Has a pocket for a GPS...or cell phone, but no place to put my worms. Plenty of space for bobbers....ah...I mean strike indicators, even an accessory pouch for my digital camera and it's 5-language instruction booklet; that's a breakthrough I guess. Another new thingie is a spring-loaded plastic coil to hang my roach clip......ah forceps.....on. I wish I would have had one of those back in the 60s. We used forceps alot back in the late 60s.

Not all is lost. I got 2 brand new Sucrets boxes and punched holes in them with an ice pick. They fit in the vest nicely. As always, one is for my hoppers and another for my meal worms. A bit of advice from a seasoned flyfisherman: pull the legs off the hoppers before you store them in the Sucrets box or most of them will "fly" (like in "fly" fishing) out when you open it.

I have 1,234,807 flies stored in da vest with a PDA to help my categorize and file them by numbered fly box and compartment; a must have for "show and tell" below the dam, any dam. 

This will be my last fly fishing vest. I have an old wicker creel I'm gettin back out. I'll put my roach clip in my pants pocket and my hoppers in a bandaid box, like the old days.

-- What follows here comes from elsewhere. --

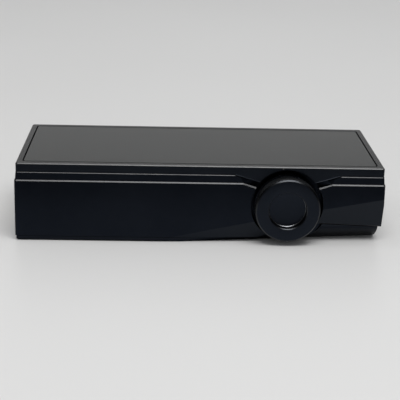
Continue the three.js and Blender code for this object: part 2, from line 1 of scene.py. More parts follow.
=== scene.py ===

Stay tuned for Monumental Breakthrough #3. I'm getting a new 100th generation graphite fly rod. They say it's a shaft of air with Recoil guides wrapped on it. Probably light enough to triple haul.


----------



## flyguy7 (Sep 16, 2007)

lol good post Wyo!


----------



## RnF (Sep 25, 2007)

lol, that's why I just use a "fanny" pack. Just two big pockets and nothing else...


----------



## flyguy7 (Sep 16, 2007)

amen! I said to hell with a vest a long time ago


----------



## Treehugnhuntr (Sep 7, 2007)

Funny goob.


----------



## threshershark (Sep 7, 2007)

*Fanny*: _noun -- 1) Mommy Parts_


----------



## wyogoob (Sep 7, 2007)




----------



## GaryFish (Sep 7, 2007)

I don't even mess with the wicker any more. Small fly box in my shirt pocket, and the forcepts clipped on the pocket flap.


----------



## GaryFish (Sep 7, 2007)

And with the hoppers - no need to pull the legs off. That kills the action on the water. Before you take one out, give your band-aid box a good shake or two, and then open it. It stuns them and they won't hop out, giving you time to get one and close the lid before they get things figured out again.


----------



## RnF (Sep 25, 2007)

threshershark said:


> *Fanny*: _noun -- 1) Mommy Parts_


I knew someone was going to give me crap for that word!


----------



## wyogoob (Sep 7, 2007)

GaryFish said:


> And with the hoppers - no need to pull the legs off. That kills the action on the water. Before you take one out, give your band-aid box a good shake or two, and then open it. It stuns them and they won't hop out, giving you time to get one and close the lid before they get things figured out again.


Thata boy, yer the man.

As long as they still can fly, it's fly fishing Gary.


----------



## GaryFish (Sep 7, 2007)

I fly fish most of the time now - the kind of flies tied with fur and feathers. But I have never forgotten my roots. My best days fishing this year were in Idaho with my kids flipping worms. I've caught many fish on live hoppers though. A guy's gotta learn the tricks. :wink:


----------